Two-faced? Business card of new consumer bureau director uses both ‘CFPB’ and ‘BCFP’

What’s the official name of the federal consumer financial protection agency: CFPB or BCFP? The new director, at least, isn’t taking any chances – as her two-sided business card displays both, recent names of the organization.

According to images posted by a lobbyist who met with Director Kathleen (“Kathy”) Kraninger Tuesday, her business card (on one side) displays the current, official name of the agency: Consumer Financial Protection Bureau (CFPB), along with the logotype featuring that name.

Two-sided business card of CFPB Director Kathy Kraninger (as of March 5, 2019)
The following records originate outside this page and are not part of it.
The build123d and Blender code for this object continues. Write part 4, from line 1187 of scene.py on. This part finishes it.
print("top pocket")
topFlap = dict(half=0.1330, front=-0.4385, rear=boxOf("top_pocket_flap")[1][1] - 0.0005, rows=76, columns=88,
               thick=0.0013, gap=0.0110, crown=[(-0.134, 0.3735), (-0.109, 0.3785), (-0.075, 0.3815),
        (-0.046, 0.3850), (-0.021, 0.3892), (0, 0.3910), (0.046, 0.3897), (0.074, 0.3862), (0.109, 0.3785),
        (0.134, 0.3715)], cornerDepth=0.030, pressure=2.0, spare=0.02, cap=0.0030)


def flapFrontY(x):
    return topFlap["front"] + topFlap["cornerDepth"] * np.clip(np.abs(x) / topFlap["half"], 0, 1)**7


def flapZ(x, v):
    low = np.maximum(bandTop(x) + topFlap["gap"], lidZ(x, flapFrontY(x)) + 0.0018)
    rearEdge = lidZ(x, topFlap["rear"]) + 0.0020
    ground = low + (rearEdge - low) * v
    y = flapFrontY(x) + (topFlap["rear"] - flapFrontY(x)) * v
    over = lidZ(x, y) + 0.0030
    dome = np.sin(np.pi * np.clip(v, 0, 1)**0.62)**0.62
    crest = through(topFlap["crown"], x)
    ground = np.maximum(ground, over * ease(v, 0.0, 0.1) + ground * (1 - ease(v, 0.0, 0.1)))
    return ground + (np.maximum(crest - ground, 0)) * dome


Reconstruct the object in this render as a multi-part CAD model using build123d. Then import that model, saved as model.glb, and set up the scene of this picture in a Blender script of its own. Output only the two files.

On the other side (unclear which is the “obverse” or “reverse”) the card displays “Bureau of Consumer Financial Protection (BCFP),” the moniker given to the bureau by its former Acting Director John (“Mick”) Mulvaney.

Mulvaney unilaterally changed the name of the bureau from CFPB – which it had been known as since its inception in 2011 – to the “BCFP” name last spring. In announcing the change (to the applause of an audience of bankers at a conference in Washington in April), Mulvaney indicated he was only following the law. “That is what the law says,” Mulvaney noted; he also said the first thing he did when he was named acting director of the agency in November 2017 was to “read the law” creating the bureau.

However, one of the first acts by Kraninger in succeeding Mulvaney in December 2018 as permanent director was to change the name of the agency back to “CFPB.” At the time, she said in a memo to staff, that she had “officially halted all ongoing efforts to make changes to existing products and materials related to the name correction initiative.”

“For statutorily required reports, legal filings, and other items specific to the Office of the Director, we will use the Bureau seal and the statutory name we were given in Dodd-Frank,” Kraninger said. “The name ‘Consumer Financial Protection Bureau’ and the existing CFPB logo will continue to be used for all other materials,” she wrote.

Apparently, to place that policy into practice, Kraninger went with both names on her business card.